I have seen all too many golden opportunities turn into lead, and I have seen all too much lead decide to stay that way, and it hurts. An old friend from High School told me once that she felt I had the propensity to see people as they could be, their best selves, and then take it personally when they decide, at least for now, to be something other than rise to their full potential. Just because lead isn't gold yet doesn't mean it won't be one day. Just because it didn't enrich me doesn't mean it won't enrich them that I came to try to react upon their lives and change things for the better. It isn't about me; it's about the leaden soul becoming golden through the Atonement of Christ. As we think of Christmas, and of God's Christ, that's the miracle.
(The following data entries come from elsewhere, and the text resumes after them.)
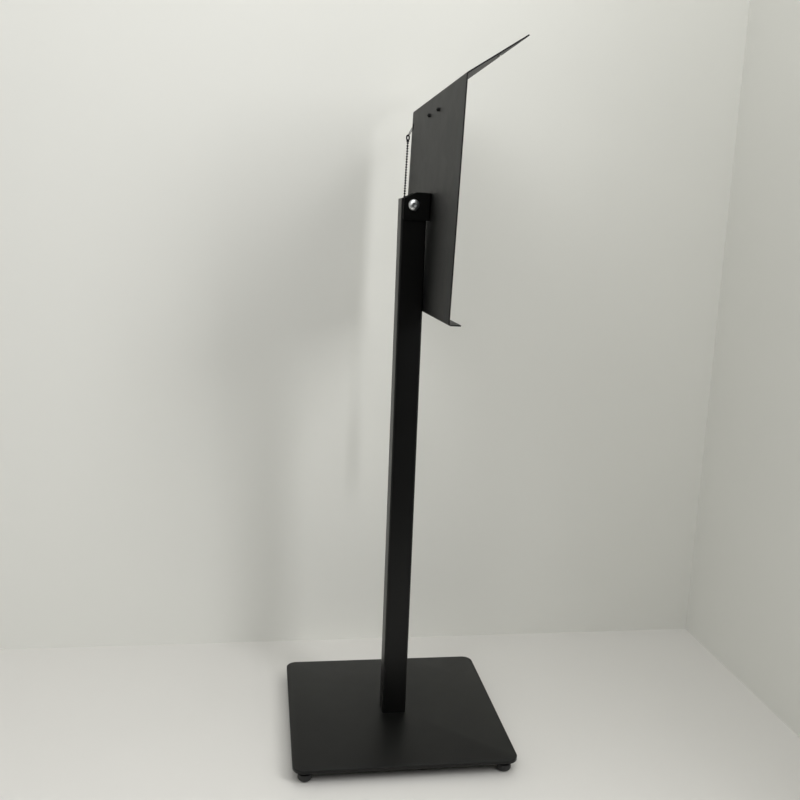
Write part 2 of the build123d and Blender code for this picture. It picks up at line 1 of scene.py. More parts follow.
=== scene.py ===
# %% [markdown]
# # Dressing the sign stand
#
# The sign stand comes into Blender as a finished CAD frame: every screw, sheet and tube is already
# there at its real size, in metres, with +Z up and the sign facing -Y. This lesson gives that frame
# its look. First come the camera, the finishes and the room. Then the pieces are made one by one,
# starting with the ball chain, because it is the only soft thing on the stand, and then from the
# floor up.

# %% Load the frame
import bmesh
import bpy
import json
from math import cos, pi, radians, sin, sqrt, tan
from mathutils import Matrix, Vector


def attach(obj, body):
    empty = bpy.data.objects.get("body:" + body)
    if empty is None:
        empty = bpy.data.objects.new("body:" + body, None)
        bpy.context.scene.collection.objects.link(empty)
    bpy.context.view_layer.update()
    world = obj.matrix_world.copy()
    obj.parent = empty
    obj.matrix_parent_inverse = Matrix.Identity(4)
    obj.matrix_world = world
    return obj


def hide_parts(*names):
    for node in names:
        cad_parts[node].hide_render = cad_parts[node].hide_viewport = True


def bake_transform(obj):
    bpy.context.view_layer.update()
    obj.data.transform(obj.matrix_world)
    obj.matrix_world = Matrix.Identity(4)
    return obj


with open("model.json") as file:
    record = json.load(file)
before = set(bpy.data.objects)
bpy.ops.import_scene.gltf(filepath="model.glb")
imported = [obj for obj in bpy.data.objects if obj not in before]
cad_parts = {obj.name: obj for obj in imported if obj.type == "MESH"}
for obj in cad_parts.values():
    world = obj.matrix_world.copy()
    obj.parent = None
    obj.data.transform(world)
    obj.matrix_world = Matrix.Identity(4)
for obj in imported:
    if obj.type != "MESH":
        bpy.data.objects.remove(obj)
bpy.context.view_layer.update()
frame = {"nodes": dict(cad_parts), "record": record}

scene = bpy.context.scene
scene.view_settings.view_transform = "Standard"
nodes = frame["nodes"]
record = frame["record"]

# %% [markdown]
# ## The camera
#
# The camera stands at chest height on the stand's left, a little behind it, so the sign's folded
# sheet is seen nearly edge on. A camera can be aimed with a constraint, but here its three angles
# are written out, because the slight roll of a hand-held camera is part of the view.

# %% Camera
camera_place = Vector((-1.4294, 0.2316, 0.8377))
camera_swing = 0.1555
camera_drop = 0.1845
camera_roll = 0.0390
camera_lens = 40.83

looking = Vector((
    cos(camera_swing) * cos(camera_drop),
    -sin(camera_swing) * cos(camera_drop),
    -sin(camera_drop),
))
camera = bpy.data.objects.new("camera", bpy.data.cameras.new("camera"))
scene.collection.objects.link(camera)
camera.data.lens = camera_lens
camera.data.clip_start = 0.01
camera.location = camera_place
camera.rotation_mode = "QUATERNION"
level_view = looking.to_track_quat("-Z", "Y").to_matrix()
camera.rotation_quaternion = (level_view @ Matrix.Rotation(camera_roll, 3, "Z")).to_quaternion()
scene.camera = camera
print("camera looks along", [round(v, 3) for v in looking])

# %% [markdown]
# ## Tools for finishes
#
# A finish is a network of shader nodes. Writing each node out takes many lines, so one small
# helper places a node, sets its options, and either links or fills its inputs.

# %% Place a shader node
def place(tree, kind, inputs=None, **options):
    """Add a node to a tree, set its options, and link or fill its inputs."""
    node = tree.nodes.new(kind)
    for option, value in options.items():
        setattr(node, option, value)
    for socket, value in (inputs or {}).items():
        if isinstance(value, bpy.types.NodeSocket):
            tree.links.new(value, node.inputs[socket])
        else:
            node.inputs[socket].default_value = value
    return node


def product(tree, first, second, clamped=False):
    """Multiply two values, one or both of which vary over the surface."""
    node = place(tree, "ShaderNodeMath", {0: first, 1: second}, operation="MULTIPLY",
                 use_clamp=clamped)
    return node.outputs[0]


def start_group(name, inputs, outputs):
    """Start a shader node group with number inputs, and return it with its two end nodes."""
    group = bpy.data.node_groups.new(name, "ShaderNodeTree")
    for label, value in inputs.items():
        socket = group.interface.new_socket(label, in_out="INPUT", socket_type="NodeSocketFloat")
        socket.default_value = value
    for label in outputs:
        group.interface.new_socket(label, in_out="OUTPUT", socket_type="NodeSocketFloat")
    print("group", name, "gives", ", ".join(outputs))
    return group, group.nodes.new("NodeGroupInput"), group.nodes.new("NodeGroupOutput")


# %% [markdown]
# ## Effects that several finishes share
#
# Powder coat is dry paint melted onto steel. Up close it has a fine orange-peel texture: low
# rounded bumps well under a millimetre across. Two layers of noise on Object coordinates give
# it, and they go into a Bump node, because real bumps that small would need millions of faces.

# %% Orange peel
peel, peel_in, peel_out = start_group("orange peel", {"Bumps per metre": 900.0}, ["Height"])
peel_place = place(peel, "ShaderNodeTexCoord")
peel_coarse = place(peel, "ShaderNodeTexNoise", {
    "Vector": peel_place.outputs["Object"],
    "Scale": peel_in.outputs["Bumps per metre"],
    "Detail": 2.0,
    "Roughness": 0.45,
})
peel_fine = place(peel, "ShaderNodeTexNoise", {
    "Vector": peel_place.outputs["Object"],
    "Scale": product(peel, peel_in.outputs["Bumps per metre"], 3.1),
    "Detail": 1.0,
})
peel_sum = place(peel, "ShaderNodeMath", {
    0: peel_fine.outputs["Fac"],
    1: 0.3,
    2: peel_coarse.outputs["Fac"],
}, operation="MULTIPLY_ADD")
peel.links.new(peel_sum.outputs[0], peel_out.inputs["Height"])

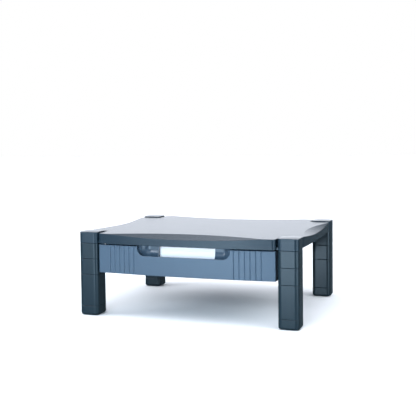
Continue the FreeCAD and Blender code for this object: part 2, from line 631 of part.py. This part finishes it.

No matter how dark or dense or heavy the lead may weigh down your soul, Christ has the power to turn any leaden life into a golden one, to make rich what once seemed worthless and give value to your life. He can do things I never could because He acts in better ways and over a longer period than I can. As a missionary, I was only there for a season and able to do only so much. The Great Alchemist can make anything worthless and heavy into anything valuable and uplifting. Sometimes I wonder why He asks me to do anything. I feel like Miracle Max, afraid I might kill whomever He asks me to make a miracle. However, this is the Christmas season, His season, the time of year when we remind ourselves of that thrill of hope as the weary world rejoices, that prodigals can return, and that everyone can be made bright, even if we feel we have no gifts to bring parum-pa-pa-pum fit to set before the King. How great the importance to make these things known unto all the world that He will make intercession for ALL the children of men, that Christ can make golden anything weighed down by the lead of the world. He can even rescue you from Egypt.  Even lead can be led.